The video I’m so fucking happy, sows similar doubt regarding authenticity. Whereas Territorial Statements progresses rhythmically and smoothly in time with our slow, physical experience of the work, I’m so fucking happy is far more direct and insistent. A number of women passing by in a Danish town have been asked to say, ”I’m so fucking happy” to the camera. In a brief, precise montage, which makes its points like pistol shots, Johnsen and Nielsen have assembled clips of the many ways in which the women say this. While some of them make the statement with great enthusiasm and relish, others are expressionless and mechanical. Nevertheless, most finish off their performance with a little smile and a nod in the direction of the camera, apparently seeking confirmation that they have done their job well enough.
The expression is itself ambiguous. The word ”fucking” has slipped into the positive statement, giving it an ironical twist. The statement as such becomes an external, artificial construction not based on any real feeling but rather on a performative gesture – an act. Because the setting is so obvious with the repetition of the same sentence by the various women, the statement stands increasingly as a hysterical and strident sustention of an external image that undermines its own credibility.
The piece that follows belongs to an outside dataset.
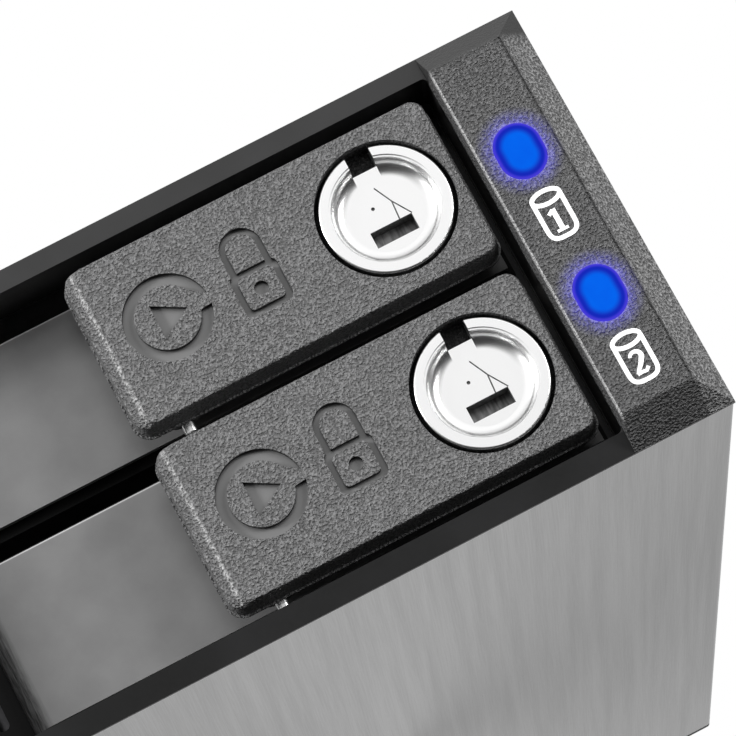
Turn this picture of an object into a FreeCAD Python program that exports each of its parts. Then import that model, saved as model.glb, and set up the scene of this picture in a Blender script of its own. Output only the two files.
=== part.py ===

The large number of short, spasmodic clips assail our eyes with a hyperventilating and insistent mass of images that not only cross the boundary between public and private, but also between authenticity and construction. With a reconciling twinkle in their eyes, Johnsen and Nielsen here produce the results of their studies of the boundaries we try every day to retain in our dealings with the world around us. Only too well, we recognise the feeling of putting on a happy smile even when things look at their worst. So the encounter with this work creates an jolt in the stream of images we call our reality.
It is difficult not to be affected by these works by Johnsen and Nielsen. The viewer’s expectations and feelings are part of the register constituting their artistic material. In their installations set up in specific localities in Esbjerg, where they have arranged lighting and fixed cameras in a number of passageways through which the locals walk every day, the viewer is quite literally and physically drawn in. The people who frequently pass through without really reflecting on their surroundings suddenly have their attention drawn to the space through which they are walking. The camera equipment reveals the boundaries in the town – and thus the way in which people enter it – with all the associations with the troubles and checks of a society under constant survellance that come with the camera. In one of the passageways, Johnsen and Nielsen have placed a spotlight that suddenly puts the passer-by at the centre, while another is clad in a yellow light that attracts people walking by. In both places, monitors have been installed in which people see themselves as they pass by.
As in our everyday dealings with the world we often go about without thought and only briefly gain an intuition of our real being in the world, Johnsen’s and Nielsen’s imperceptible artifices in the town’s passageways produce a fleeting moment of understanding in people as they go through. Suddenly they have a sense of themselves in the world. The boundaries between the individual and the world are both marked out and expanded. The jolt that creates fertile ground for reflection and understanding is all at once a reality. We have moved out of the world to which we are accustomed and into a borderland where anything can happen.